In his opinion for the appellate court, Presiding Justice J. Anthony Kline said Mittlesteadt did not err in declining to allow Fair to add his quantum meruit claim since the California Supreme Court recognizes “a distinction between the type of violations that may render an agreement voidable, but still allow the attorney compensation for the reasonable value of his or her services, and the type of violation that precludes such recovery,” such as Fair’s.
Based on the high court’s 2004 decision in Huskinson & Brown v.
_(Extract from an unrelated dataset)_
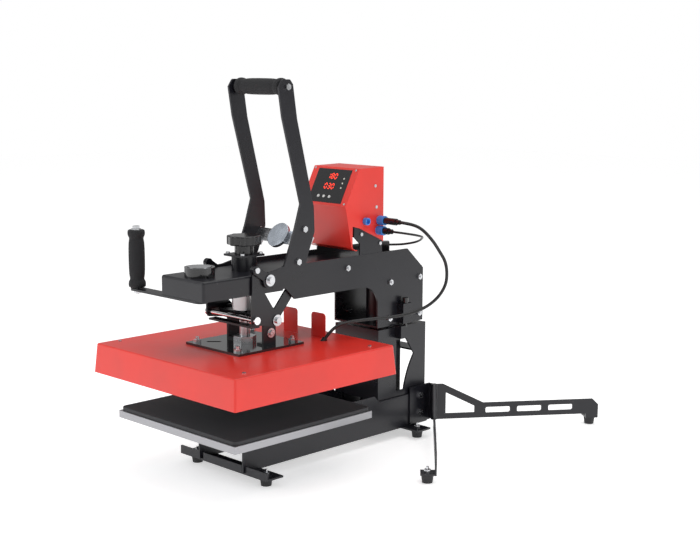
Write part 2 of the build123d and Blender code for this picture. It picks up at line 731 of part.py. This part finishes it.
for name, side in both_sides:
    with BuildPart() as link:
        side_slab([(-42, 432), (-44, 334), (-40, 327), (26, 318), (36, 326), (36, 336), (12, 360), (-12, 396),
                   (-22, 436)], side, link_in, link_thick)
        bar((side * link_in, lever_lug[0], lever_lug[1]), (side, 0, 0), link_thick, 9)
        bar((side * link_in, pin_y, pin_z), (side, 0, 0), link_thick, pin_radius + running, Mode.SUBTRACT)
        bar((side * link_in, tie[0], tie[1]), (side, 0, 0), link_thick, 5, Mode.SUBTRACT)
    keep(link, "link_plates")

with BuildPart() as tie_rod:
    bar((-link_out, tie[0], tie[1]), (1, 0, 0), 2 * link_out, 5)
keep(tie_rod, "link_rod")

with BuildPart() as tie_bar:
    block((-link_in, tie[0] - 6, tie[1] - 17), (link_in, tie[0] + 14, tie[1] - 13))
keep(tie_bar, "link_plates")

with BuildPart() as link_bolts:
    for side in (-1, 1):
        bar((side * link_out, tie[0], tie[1]), (side, 0, 0), 6, 8)
keep(link_bolts, "link_rod")

# ---------------------------------------------------------------- heated platen
insulation_low = plate_bottom + plate_thick + 5
with BuildPart() as cover:
    with BuildSketch(Plane.XY.offset(cover_bottom)) as low:
        RectangleRounded(cover_x, cover_y, 4)
    with BuildSketch(Plane.XY.offset(cover_top)) as high:
        RectangleRounded(cover_x - 2 * cover_taper, cover_y - 2 * cover_taper, 4)
    loft(Sketch(children=[low.sketch, high.sketch]).faces())
    fillet(cover.faces().sort_by(Axis.Z)[-1].edges(), 3)
    with BuildSketch(Plane.XY.offset(cover_bottom)) as low_in:
        RectangleRounded(cover_x - 2 * cover_wall, cover_y - 2 * cover_wall, 2.5)
    with BuildSketch(Plane.XY.offset(cover_top - cover_wall)) as high_in:
        RectangleRounded(cover_x - 2 * cover_taper - 2 * cover_wall, cover_y - 2 * cover_taper - 2 * cover_wall, 2.5)
    loft(Sketch(children=[low_in.sketch, high_in.sketch]).faces(), mode=Mode.SUBTRACT)
    for x in (-stud_x, stud_x):
        for y in (-stud_y, stud_y):
            bar((x, y, cover_top - 5), (0, 0, 1), 10, stud_radius, Mode.SUBTRACT)
keep(cover, "platen_cover")

with BuildPart() as hot_plate:
    with BuildSketch(Plane.XY.offset(plate_bottom)):
        RectangleRounded(plate_side, plate_side, 6)
    extrude(amount=plate_thick)
keep(hot_plate, "hot_plate")

with BuildPart() as element:
    block((-170, -170, plate_bottom + plate_thick), (170, 170, insulation_low))
keep(element, "heating_element")

with BuildPart() as insulation:
    block((-plate_side / 2, -plate_side / 2, insulation_low), (plate_side / 2, plate_side / 2, insulation_low + 22))
    for x in (-stud_x, stud_x):
        for y in (-stud_y, stud_y):
            bar((x, y, insulation_low), (0, 0, 1), 30, stud_radius, Mode.SUBTRACT)
keep(insulation, "insulation")

mount_low = cover_top
mount_high = mount_low + mount_thick
with BuildPart() as studs:
    for x in (-stud_x, stud_x):
        for y in (-stud_y, stud_y):
            bar((x, y, insulation_low), (0, 0, 1), mount_high + 12 - insulation_low, stud_radius)
keep(studs, "platen_fasteners")

with BuildPart() as stud_nuts:
    for x in (-stud_x, stud_x):
        for y in (-stud_y, stud_y):
            hex_head((x, y, mount_high), (0, 0, 1), 14, 6.5)
            bar((x, y, mount_high), (0, 0, 1), 7, stud_radius, Mode.SUBTRACT)
keep(stud_nuts, "platen_fasteners")

with BuildPart() as mounting_plate:
    block((-mount_x / 2, -mount_y / 2, mount_low), (mount_x / 2, mount_y / 2, mount_high))
    for x in (-stud_x, stud_x):
        for y in (-stud_y, stud_y):
            bar((x, y, mount_low), (0, 0, 1), 10, stud_radius, Mode.SUBTRACT)
    with BuildSketch(Plane.XY.offset(mount_low)) as keyhole:
        with Locations(Location((-46, -46), 45)):
            SlotCenterToCenter(22, 9)
    extrude(keyhole.sketch, amount=mount_thick, mode=Mode.SUBTRACT)
keep(mounting_plate, "mounting_plate")

nut_high = mount_high + 14
spindle_top = 450.0
with BuildPart() as spindle:
    bar((0, 0, mount_high), (0, 0, 1), spindle_top - mount_high, spindle_radius)
keep(spindle, "press_spindle")

with BuildPart() as spindle_nut:
    hex_head((0, 0, mount_high), (0, 0, 1), 42, 14)
    bar((0, 0, mount_high), (0, 0, 1), 20, spindle_radius, Mode.SUBTRACT)
keep(spindle_nut, "platen_fasteners")

post_in = 54.0
post_thick = 5.0
post_top = 350.0
yoke_low = 339.0
for name, side in both_sides:
    with BuildPart() as post:
        side_slab([(0, mount_high), (34, mount_high), (34, post_top), (0, post_top)], side, post_in, post_thick)
        foot = sorted((side * (post_in + post_thick), side * (post_in - 16)))
        block((foot[0], 0, mount_high), (foot[1], 34, mount_high + 4))
    keep(post, "platen_posts")

    with BuildPart() as strut:
        lean = degrees(atan2(408 - pin_z, 92 - pin_y))
        with BuildSketch(Plane.YZ.offset(post_in + post_thick if side > 0 else -post_in - post_thick - sheet)):
            with Locations(Location(((92 + pin_y) / 2, (408 + pin_z) / 2), lean)):
                SlotCenterToCenter(((92 - pin_y) ** 2 + (408 - pin_z) ** 2) ** 0.5, 24)
            with Locations((pin_y, pin_z)):
                Circle(pin_radius, mode=Mode.SUBTRACT)
        extrude(amount=sheet)
    keep(strut, "guide_struts")

with BuildPart() as yoke_plate:
    block((-post_in, -22, yoke_low), (post_in, 34, yoke_low + 6))
    bar((0, 0, yoke_low), (0, 0, 1), 10, spindle_radius, Mode.SUBTRACT)
keep(yoke_plate, "platen_posts")

with BuildPart() as link_pins:
    for side in (-1, 1):
        strut_out = post_in + post_thick + sheet
        bar((side * (post_in + post_thick), pin_y, pin_z), (side, 0, 0), link_out + 3 - post_in - post_thick, pin_radius)
        bar((side * strut_out, pin_y, pin_z), (side, 0, 0), link_in - gap - strut_out, 8)
        bar((side * (link_out + gap), pin_y, pin_z), (side, 0, 0), 2.2, 12)
        bar((side * (link_out + 2.5), pin_y, pin_z), (side, 0, 0), 5, 6.5)
        bar((side * (post_in + post_thick), 20, 302), (side, 0, 0), 2, 10)
        bar((side * (post_in + post_thick + 2), 20, 302), (side, 0, 0), 4, 5.5)
keep(link_pins, "link_pins")

tab_y = 160.0
with BuildPart() as cover_tabs:
    for low, high in ((-53, -9), (36, 79)):
        with BuildSketch(Plane.XZ.offset(-tab_y)) as tab:
            with Locations(((low + high) / 2, cover_top + 26)):
                RectangleRounded(high - low, 56, 8)
            with Locations(((low + high) / 2, cover_top - 10)):
                Rectangle(high - low, 20, mode=Mode.SUBTRACT)
            with Locations(((low + high) / 2, cover_top + 6)):
                Rectangle(high - low, 12)
        extrude(tab.sketch, amount=cover_wall)
keep(cover_tabs, "cover_tabs")

gland_run = Vector(*heater_route[-1]) - Vector(*heater_route[-2])
with BuildPart() as gland:
    bar(heater_route[-1], gland_run, 16, 6)
    split(bisect_by=Plane.XY.offset(cover_top), keep=Keep.TOP)
keep(gland, "lead_gland")

with BuildPart() as cover_screws:
    for x in (-205, 198):
        for y in (-172, 172):
            bar((x, y, cover_top), (0, 0, 1), 2, 4)
keep(cover_screws, "platen_fasteners")

# ---------------------------------------------------------------- pressure knob
knob_low = 483.0
knob_high = 503.0
knob_radius = 36.0
with BuildPart() as knob:
    with BuildSketch(Plane.XY.offset(knob_low)):
        Circle(knob_radius - 3)
        with PolarLocations(knob_radius - 8, 8):
            Circle(8)
    extrude(amount=knob_high - knob_low)
    fillet(knob.faces().filter_by(Axis.Z).edges(), 3)
    bar((0, 0, flange_z + sheet + gap), (0, 0, 1), knob_low - flange_z - sheet - gap, 20)
keep(knob, "pressure_knob")

with BuildPart() as knob_screw:
    bar((0, 0, spindle_top + 3), (0, 0, 1), flange_z + sheet + gap - spindle_top - 3, 6)
keep(knob_screw, "pressure_knob")

# The leads are left out: they hang inside the outline of the rest.
around = Compound([solid for node, pieces in nodes.items() if not node.endswith("_lead")
                   for piece in pieces for solid in piece.part.solids()]).bounding_box()
middle_x = round((around.min.X + around.max.X) / 2, 1)
middle_y = round((around.min.Y + around.max.Y) / 2, 1)
print("middle", middle_x, middle_y, "size", around.size)
for node, pieces in nodes.items():
    write(node, pieces)

print(len(nodes), "nodes, press travel", press_travel, "lug", [round(v, 1) for v in lever_lug], "link lean", round(link_lean, 1))
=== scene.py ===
import bpy
import json
import math
import numpy as np
from mathutils import Matrix, Vector


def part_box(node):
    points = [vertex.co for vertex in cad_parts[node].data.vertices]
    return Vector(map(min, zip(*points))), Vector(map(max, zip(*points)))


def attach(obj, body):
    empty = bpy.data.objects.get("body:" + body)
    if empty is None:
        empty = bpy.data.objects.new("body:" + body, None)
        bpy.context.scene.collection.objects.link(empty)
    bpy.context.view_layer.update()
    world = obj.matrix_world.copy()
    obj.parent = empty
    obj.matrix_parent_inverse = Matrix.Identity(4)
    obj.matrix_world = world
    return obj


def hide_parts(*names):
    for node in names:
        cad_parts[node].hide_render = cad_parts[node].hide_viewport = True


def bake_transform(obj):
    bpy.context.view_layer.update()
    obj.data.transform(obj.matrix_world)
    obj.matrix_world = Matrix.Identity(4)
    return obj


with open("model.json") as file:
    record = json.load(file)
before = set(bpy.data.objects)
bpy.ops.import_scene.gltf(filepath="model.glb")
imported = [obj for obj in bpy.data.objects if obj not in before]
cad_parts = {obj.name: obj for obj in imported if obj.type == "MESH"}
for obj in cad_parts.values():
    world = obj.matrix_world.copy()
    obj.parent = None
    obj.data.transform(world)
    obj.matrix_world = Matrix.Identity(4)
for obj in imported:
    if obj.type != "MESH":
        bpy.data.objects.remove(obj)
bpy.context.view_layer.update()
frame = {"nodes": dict(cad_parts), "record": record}  # frame["bodies"], ["nodes"], ["joints"], ["record"]
low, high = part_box("lower_platen")
CENTRE = np.array([(low.x + high.x) / 2, (low.y + high.y) / 2, 0.0])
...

Wolf, 32 Cal.4th 453, Kline said, “[a]ttorneys who violate a rule of professional conduct may recover in quantum meruit where they do not act in violation of an express statutory prohibition when providing legal services and where the subject services are not otherwise prohibited,” but “violation of a rule that constitutes a serious breach of fiduciary duty, such as a conflict of interest that goes to the heart of the attorney-client relationship, warrants denial of quantum meruit recovery.”
In Huskinson, the California Supreme Court held that the denial of quantum meruit was appropriate in cases which “involved violations of a rule that proscribed the very conduct for which compensation was sought, i.e., the rule prohibiting attorneys from engaging in conflicting representation or accepting professional employment adverse to the interests of a client or former client without the written consent of both parties,” but not in the situation before it, which involved a law firm’s violation of rule 2-200. That rule bars law firms from fee sharing if the client has not given written consent to the agreed division after a full written disclosure of its terms.
The high court reasoned that, in the case of the rule 2-200 violation before it, the rule did not bar the services the firm rendered on the client’s behalf; but simply prohibited the dividing of the client’s fees.
Kline said the “purpose of rule 3-300 is to prohibit absolutely attorneys from entering into business transactions with clients, absent full written disclosure and written client consent,” and the “underlying concerns of the rule are avoiding the potential and actual conflicts of interest between attorneys and their clients that also animate the rule’s statutory counterpart, section 16004.”
Unlike rule 2-200 at issue in Huskinson, which “did not restrict attorney compensation on any basis other than fee-sharing and which did not suggest that attorneys or law firms were categorically barred from making or accepting client referrals, from agreeing to a division of labor on a client’s case, or from actually working on a case where labor is divided,” Kline reasoned, “rule 3-300 absolutely prohibits a member from entering into a business transaction with a client or knowingly acquiring a pecuniary interest adverse to a client, unless the transaction is fair and the full written disclosure and consent requirements of the rule are met.”
By entering into and conducting business transactions with his clients without making the necessary disclosures, Kline concluded that “Fair breached his fiduciary duties to them and he violated rule 3-300—the ethical rule that ‘proscribed the very conduct for which compensation was sought.’ ”
Justices Paul R. Haerle and James A. Richman joined Kline in his decision.
The case is Fair v. Bakhtiari, 11 S.O.S. 2703.